Data section =
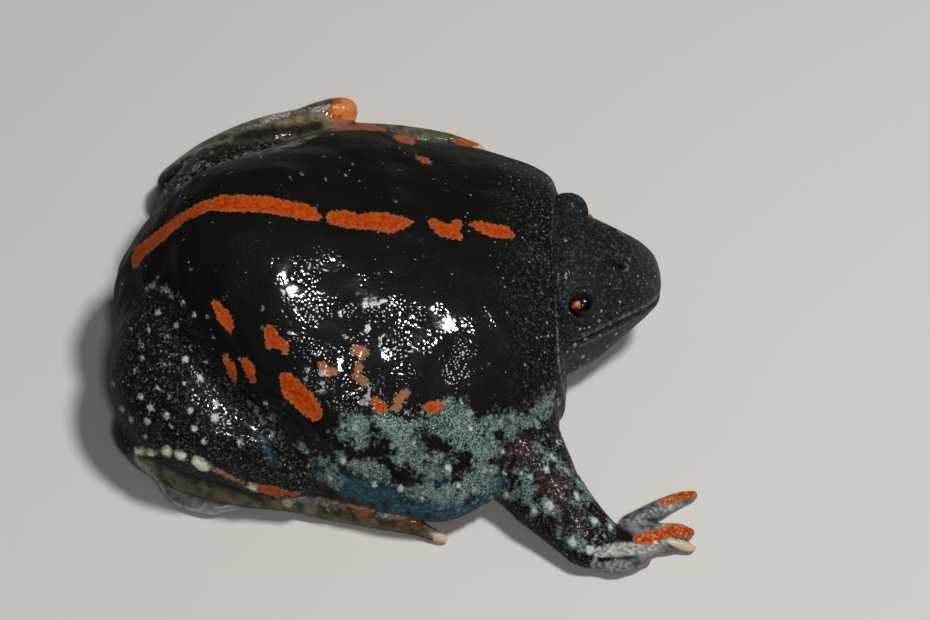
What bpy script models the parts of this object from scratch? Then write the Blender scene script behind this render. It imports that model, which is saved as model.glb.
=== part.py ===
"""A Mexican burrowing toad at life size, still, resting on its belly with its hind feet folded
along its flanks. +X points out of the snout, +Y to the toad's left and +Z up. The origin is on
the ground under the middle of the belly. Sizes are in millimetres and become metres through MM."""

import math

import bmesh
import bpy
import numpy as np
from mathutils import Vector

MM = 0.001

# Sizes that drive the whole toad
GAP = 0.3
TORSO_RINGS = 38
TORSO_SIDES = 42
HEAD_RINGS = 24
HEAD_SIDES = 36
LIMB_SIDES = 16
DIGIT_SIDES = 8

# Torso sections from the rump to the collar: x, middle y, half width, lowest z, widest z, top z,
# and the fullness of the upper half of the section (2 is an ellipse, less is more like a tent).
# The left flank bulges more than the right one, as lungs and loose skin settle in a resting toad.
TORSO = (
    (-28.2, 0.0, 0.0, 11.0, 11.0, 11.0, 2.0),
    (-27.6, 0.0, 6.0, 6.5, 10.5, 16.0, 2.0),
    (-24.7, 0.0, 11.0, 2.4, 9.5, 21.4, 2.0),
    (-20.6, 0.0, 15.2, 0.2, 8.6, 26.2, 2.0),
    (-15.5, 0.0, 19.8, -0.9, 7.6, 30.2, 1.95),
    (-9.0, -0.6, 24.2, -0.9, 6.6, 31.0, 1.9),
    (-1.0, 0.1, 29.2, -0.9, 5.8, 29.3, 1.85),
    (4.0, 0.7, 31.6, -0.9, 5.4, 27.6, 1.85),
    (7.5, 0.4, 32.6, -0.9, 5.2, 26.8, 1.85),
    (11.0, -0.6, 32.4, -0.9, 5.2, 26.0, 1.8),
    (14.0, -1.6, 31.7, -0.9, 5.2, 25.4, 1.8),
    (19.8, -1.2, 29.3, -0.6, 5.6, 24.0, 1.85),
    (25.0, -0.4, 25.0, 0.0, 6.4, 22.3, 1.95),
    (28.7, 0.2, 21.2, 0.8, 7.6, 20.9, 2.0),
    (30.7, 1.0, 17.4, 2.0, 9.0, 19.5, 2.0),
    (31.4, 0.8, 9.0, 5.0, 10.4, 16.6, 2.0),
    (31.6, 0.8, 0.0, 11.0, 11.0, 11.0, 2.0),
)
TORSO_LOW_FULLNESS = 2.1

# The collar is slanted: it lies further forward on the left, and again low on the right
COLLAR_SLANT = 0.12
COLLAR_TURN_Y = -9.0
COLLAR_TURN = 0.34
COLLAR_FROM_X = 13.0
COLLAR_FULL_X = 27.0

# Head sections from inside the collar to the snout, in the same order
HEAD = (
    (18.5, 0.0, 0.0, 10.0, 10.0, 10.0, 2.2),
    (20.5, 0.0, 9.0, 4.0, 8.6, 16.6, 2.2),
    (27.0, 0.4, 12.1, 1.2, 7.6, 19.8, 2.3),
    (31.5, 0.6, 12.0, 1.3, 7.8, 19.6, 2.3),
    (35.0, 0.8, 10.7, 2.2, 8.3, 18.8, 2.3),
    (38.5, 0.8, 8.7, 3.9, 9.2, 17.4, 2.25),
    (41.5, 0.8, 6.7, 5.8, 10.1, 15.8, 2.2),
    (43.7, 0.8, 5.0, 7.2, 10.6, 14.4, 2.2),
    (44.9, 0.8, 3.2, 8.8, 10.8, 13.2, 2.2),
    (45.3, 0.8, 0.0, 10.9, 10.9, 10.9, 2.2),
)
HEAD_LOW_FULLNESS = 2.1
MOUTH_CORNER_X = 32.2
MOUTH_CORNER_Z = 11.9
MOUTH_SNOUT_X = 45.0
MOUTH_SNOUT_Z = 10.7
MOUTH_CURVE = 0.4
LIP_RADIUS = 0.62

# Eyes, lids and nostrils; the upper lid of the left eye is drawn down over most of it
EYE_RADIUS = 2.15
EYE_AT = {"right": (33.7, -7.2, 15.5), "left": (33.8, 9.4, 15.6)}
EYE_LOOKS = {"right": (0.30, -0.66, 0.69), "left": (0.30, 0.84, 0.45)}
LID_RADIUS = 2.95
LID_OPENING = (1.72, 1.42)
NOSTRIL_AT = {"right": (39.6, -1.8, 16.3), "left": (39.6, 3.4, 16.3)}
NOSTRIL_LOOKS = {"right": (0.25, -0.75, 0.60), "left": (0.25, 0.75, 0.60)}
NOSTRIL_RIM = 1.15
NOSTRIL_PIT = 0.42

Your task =
Report the number of lines above containing the word "that", with no other text.

The output =
2